* **DATA EXCERPT**:
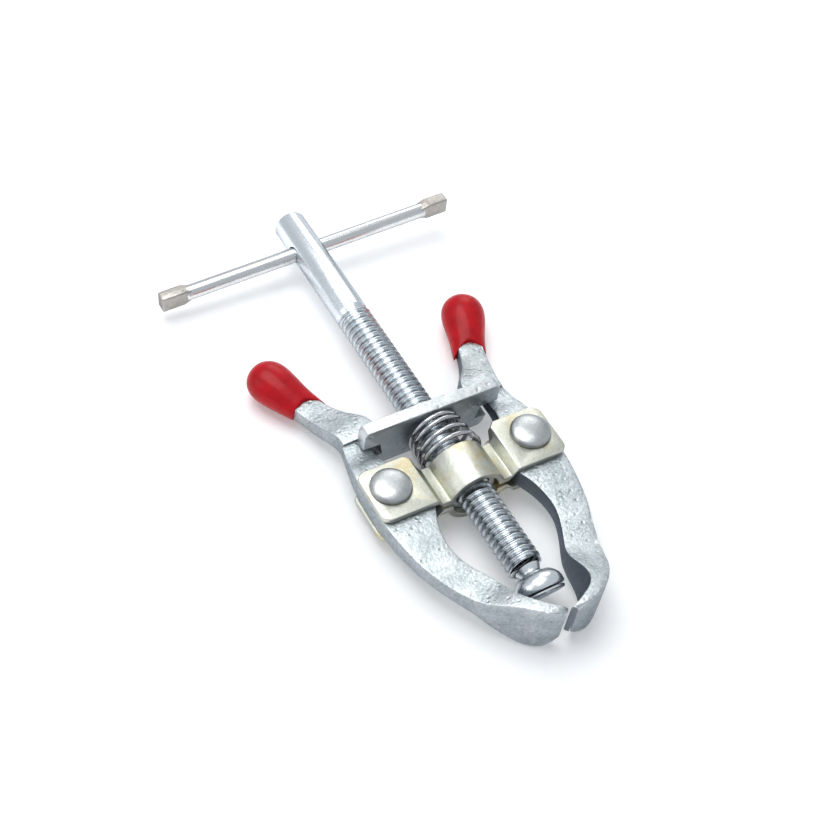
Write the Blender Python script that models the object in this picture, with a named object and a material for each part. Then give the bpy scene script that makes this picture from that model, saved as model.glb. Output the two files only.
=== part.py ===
"""Two-jaw clamp puller: spring-closed forged arms, a captive nut and a forcing screw with a sliding tee bar.

The tool lies flat. +Y runs along the screw towards the tee bar, +X runs from rivet to rivet and +Z is up.
Every part is drawn with the screw axis on X = 0, Z = 0 and the rivets on Y = 0, and hangs from one empty
that sets the tool down on the ground with the origin under the middle of its outline.
"""
import math
import bpy
import bmesh
from mathutils import Matrix, Vector

MM = 0.001
GAP = 0.3                 # air between neighbouring parts

# Where the tool stands
MIDDLE_Y = 24.1           # middle of the tool's length, measured from the rivets
GROUND_Z = -8.8           # underside of the jaws and of the bracket

# Forcing screw
SCREW_R = 5.0
PITCH = 2.0
THREAD_DEPTH = 1.0
THREAD_STEPS = 12         # facets per turn
THREAD_END_Y = -34.4
THREAD_TOP_Y = 61.2
SHANK_R = 4.7
SCREW_TOP_Y = 102.2
NECK_R = 3.2
NECK_END_Y = -35.6
STEM_R = 2.2
BALL_R = 4.0
BALL_Y = -39.4
BALL_FLAT = 27.0          # degrees below the ball's middle where its end is faced off

# Tee bar
TEE_Y = 89.7
TEE_R = 2.25
TEE_HOLE_R = 2.6
TEE_HALF = 47.7
TEE_SWAGE = 8.2
TEE_ROLL = math.radians(2.7)

# Bracket
PIVOT_X = 22.0
ARM_HALF = 3.1            # half thickness of an arm at its rivet
SHEET = 1.8
FLAT_Z = ARM_HALF + GAP + SHEET
LOW_Z = 2.7
HUMP_R = 8.8
PLATE_HALF_X = 28.8
PLATE_Y0 = -9.2
PLATE_Y1 = 7.7
CENTRE_Y1 = 3.3           # the hump stops short of the ears to seat the spring
PLATE_CORNER = 2.8
SLOPE_OUT_X = 12.9
SLOPE_IN_X = 10.9
RIVET_R = 3.0
RIVET_HOLE_R = 3.3
RIVET_HEAD_R = 5.7
RIVET_HEAD_H = 2.1

# Nut
NUT_R = HUMP_R - SHEET - GAP
NUT_Y0 = -7.2
NUT_Y1 = 2.9
NUT_KEY_X = 9.6
NUT_KEY_Z = 0.55

# Cross plate
CROSS_Y0 = 15.6
CROSS_Y1 = 19.2
CROSS_TOP = 8.7
CROSS_BOTTOM = -7.0
CROSS_LONG = 21.5
CROSS_SHORT = 18.8
NOTCH_TOP = 1.9
NOTCH_BOTTOM = -3.1
NOTCH_IN = 15.3
CROSS_HOLE_R = 5.8

# Spring
WIRE_R = 0.7
SPRING_LOW_R = 8.8
SPRING_HIGH_R = 7.3
SPRING_Z = 0.7            # the loose spring sits a little high on the screw
SPRING_TURNS = 4.2
CLOSED_PITCH = 1.45       # rise of the closed turn at each end

# Pressure pad
PAD_R = 6.9
PAD_DOME_H = 5.5
PAD_RIM_Y = -42.0
PAD_TILT = math.radians(20.0)
SOCKET_R = BALL_R + GAP
DISC_T = 1.0

# Vinyl grips
GRIP_SKIN = (3.1, 3.2, 2.9, 2.3, 1.7, 1.3)   # how far the vinyl stands off the steel, tip to mouth
GRIP_NOSE = 5.4           # length of the rounded end
RING = 12                 # corners of every lofted section

# One arm, from the buried end of the handle to the knuckle behind the cross plate.
# Each row is inner edge (out from the screw, along the screw), outer edge, top and underside.
HANDLE = (
    ((30.6, 54.9), (34.2, 53.3), -1.7, -4.3),
    ((29.0, 52.9), (35.4, 50.1), -0.7, -5.2),
    ((26.4, 46.9), (33.4, 44.0), -1.0, -5.8),
    ((23.3, 40.2), (30.6, 37.6), -1.2, -6.1),
    ((20.9, 34.4), (28.9, 31.9), -0.5, -5.6),
    ((18.4, 30.0), (27.4, 27.3), 0.9, -4.7),
    ((15.6, 26.8), (26.3, 23.9), 2.1, -3.9),
    ((14.2, 23.4), (25.8, 21.7), 2.5, -3.6),
    ((14.6, 19.5), (25.8, 19.5), 2.5, -3.5),
)
# The rest of the arm, from the thin neck in the cross plate's notch, past the rivet, to the tip of the jaw.
JAW = (
    ((18.7, 19.4), (26.0, 19.4), 1.4, -2.6),
    ((18.7, 14.4), (27.0, 14.4), 1.4, -2.6),
    ((18.4, 11.4), (27.7, 10.9), 2.6, -2.9),
    ((17.0, 6.5), (28.3, 6.5), 3.1, -3.1),
    ((14.2, 0.0), (28.6, 0.0), 3.1, -3.1),
    ((12.4, -7.0), (28.5, -8.2), 3.1, -3.1),
    ((14.5, -12.0), (27.9, -13.4), 3.0, -3.0),
    ((15.9, -17.6), (27.0, -18.8), 2.8, -2.8),
    ((15.9, -23.4), (25.4, -25.2), 2.65, -2.65),
    ((14.0, -28.8), (22.8, -31.6), 2.6, -2.6),
    ((11.8, -32.6), (20.0, -36.8), 2.8, -2.8),
    ((10.6, -35.6), (18.2, -39.6), 3.4, -3.4),
    ((9.9, -38.8), (16.4, -42.2), 4.8, -4.8),
    ((9.4, -41.8), (14.2, -44.7), 6.4, -6.4),
    ((8.1, -45.0), (11.7, -47.2), 7.8, -7.8),
    ((5.9, -47.9), (9.3, -49.8), 8.5, -8.6),
    ((3.7, -50.1), (6.7, -52.1), 8.7, -8.2),
    ((1.5, -51.8), (4.0, -53.6), 8.6, -6.4),
    ((0.5, -52.6), (1.8, -54.0), 7.8, -3.8),
)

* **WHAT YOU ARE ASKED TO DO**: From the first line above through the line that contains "CROSS_HOLE_R = 5.8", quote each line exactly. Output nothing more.

* **ANSWER FOR THIS EXERCISE**:
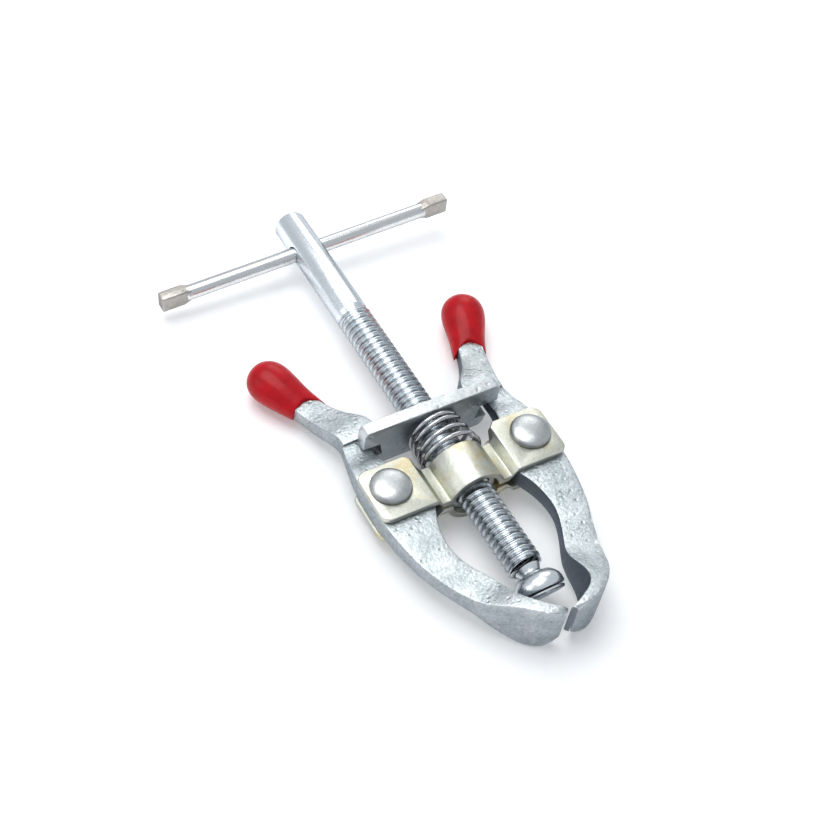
Write the Blender Python script that models the object in this picture, with a named object and a material for each part. Then give the bpy scene script that makes this picture from that model, saved as model.glb. Output the two files only.
=== part.py ===
"""Two-jaw clamp puller: spring-closed forged arms, a captive nut and a forcing screw with a sliding tee bar.

The tool lies flat. +Y runs along the screw towards the tee bar, +X runs from rivet to rivet and +Z is up.
Every part is drawn with the screw axis on X = 0, Z = 0 and the rivets on Y = 0, and hangs from one empty
that sets the tool down on the ground with the origin under the middle of its outline.
"""
import math
import bpy
import bmesh
from mathutils import Matrix, Vector

MM = 0.001
GAP = 0.3                 # air between neighbouring parts

# Where the tool stands
MIDDLE_Y = 24.1           # middle of the tool's length, measured from the rivets
GROUND_Z = -8.8           # underside of the jaws and of the bracket

# Forcing screw
SCREW_R = 5.0
PITCH = 2.0
THREAD_DEPTH = 1.0
THREAD_STEPS = 12         # facets per turn
THREAD_END_Y = -34.4
THREAD_TOP_Y = 61.2
SHANK_R = 4.7
SCREW_TOP_Y = 102.2
NECK_R = 3.2
NECK_END_Y = -35.6
STEM_R = 2.2
BALL_R = 4.0
BALL_Y = -39.4
BALL_FLAT = 27.0          # degrees below the ball's middle where its end is faced off

# Tee bar
TEE_Y = 89.7
TEE_R = 2.25
TEE_HOLE_R = 2.6
TEE_HALF = 47.7
TEE_SWAGE = 8.2
TEE_ROLL = math.radians(2.7)

# Bracket
PIVOT_X = 22.0
ARM_HALF = 3.1            # half thickness of an arm at its rivet
SHEET = 1.8
FLAT_Z = ARM_HALF + GAP + SHEET
LOW_Z = 2.7
HUMP_R = 8.8
PLATE_HALF_X = 28.8
PLATE_Y0 = -9.2
PLATE_Y1 = 7.7
CENTRE_Y1 = 3.3           # the hump stops short of the ears to seat the spring
PLATE_CORNER = 2.8
SLOPE_OUT_X = 12.9
SLOPE_IN_X = 10.9
RIVET_R = 3.0
RIVET_HOLE_R = 3.3
RIVET_HEAD_R = 5.7
RIVET_HEAD_H = 2.1

# Nut
NUT_R = HUMP_R - SHEET - GAP
NUT_Y0 = -7.2
NUT_Y1 = 2.9
NUT_KEY_X = 9.6
NUT_KEY_Z = 0.55

# Cross plate
CROSS_Y0 = 15.6
CROSS_Y1 = 19.2
CROSS_TOP = 8.7
CROSS_BOTTOM = -7.0
CROSS_LONG = 21.5
CROSS_SHORT = 18.8
NOTCH_TOP = 1.9
NOTCH_BOTTOM = -3.1
NOTCH_IN = 15.3
CROSS_HOLE_R = 5.8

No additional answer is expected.